La princesa del pueblo

15/07/2011

diarioabierto.es.

De vez en cuando enciendo la tele y me convenzo de que no pertenezco al mismo país que esta gente, ni siquiera al mismo mundo, y mucho menos a la misma especie. Los veo gritando con la boca llena, sin parar de comer en todo lo que dura su programa, enseñando los trozos del bocadillo de mortadela entre los dientes salidos, mientras airean unas intimidades pobres y vulgares –porque ellos son también pobres y vulgares, son la hez de la hez de nuestra sociedad, son su excremento- mientras alardean de una más que imaginada profesionalidad mediática. A su alrededor hay unas gradas pobladas por un público que también procede y alardea del mismo fango que ellos –la ignorancia supina, convertida en orgullo de su propia carencia por la osadía del desconocimiento- que jalea cada uno de sus desatinos, sus insultos, sus vísceras verbales destruyendo varias promociones de planes de estudio seguramente imperfectos, pero también impotentes ante el tremendo encono de esta zafiedad televisiva convertida en consigna social.
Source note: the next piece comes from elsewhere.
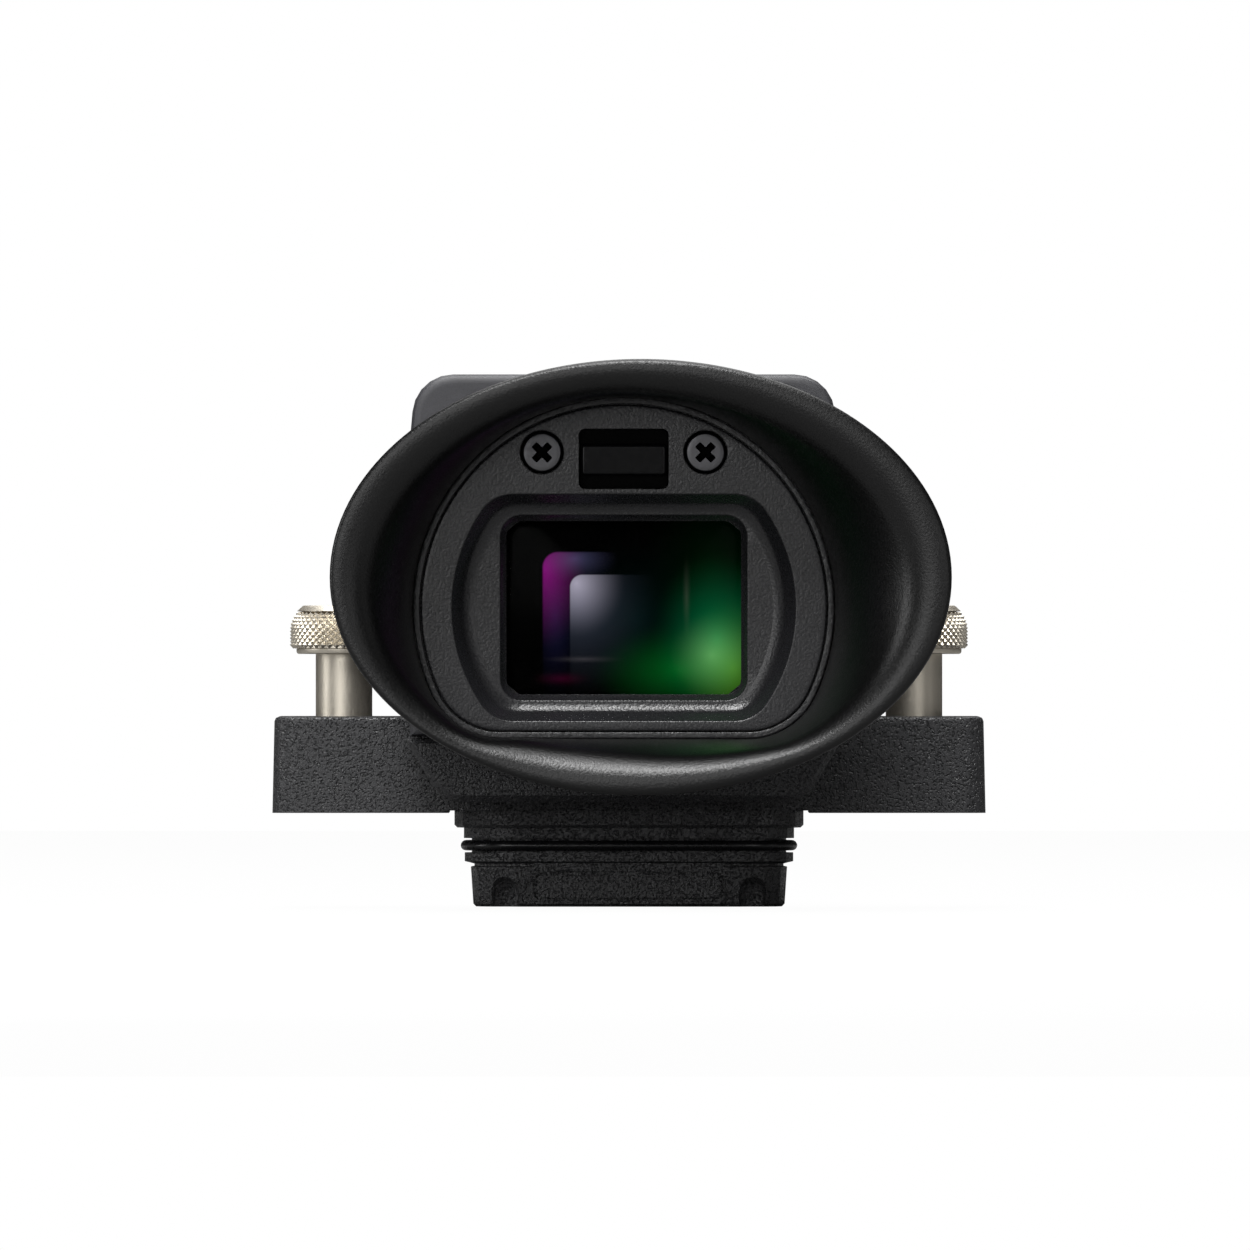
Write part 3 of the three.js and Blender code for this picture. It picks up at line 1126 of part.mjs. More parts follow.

Todos sabemos perfectamente quiénes son, y también dónde están.

De vez en cuando enciendo la tele, muy de tarde en tarde, y sueño con topar con otras cosas. No es que uno espere que la televisión deje de ser lo que es; pero esta perfección de la inmundicia orgullosa de serlo, y además en horarios infantiles, para quienes creemos a pie juntillas en las consignas de la educación y su poder redentor para los pueblos, es una patada en el estómago. Cuando escucho a ese ser decir que ella es “la princesa del pueblo”, pienso si se refiere a la población humana. Porque, si es así, ningún pueblo con algo de instrucción querría una princesa como ella. Decir que ella es “la princesa del pueblo” equivale a esperar, de cualquier pueblo, lo peor de sí mismo.

De vez en cuando enciendo la tele y casi siempre me digo que es mejor apagarla. Sin embargo, el daño ya está hecho, y hay por ahí varias generaciones muy recientes que confundirán en sus juicios la democracia con la desvergüenza, la igualdad con el analfabetismo más supino, la libertad con el esputo público. No, el pueblo que soñó Miguel Hernández, y antes que él la Institución Libre de Enseñanza, y antes que ellos la Revolución Francesa con Rousseau a la cabeza, con o sin princesas de por medio, de ninguna manera se trataba de esta mierda.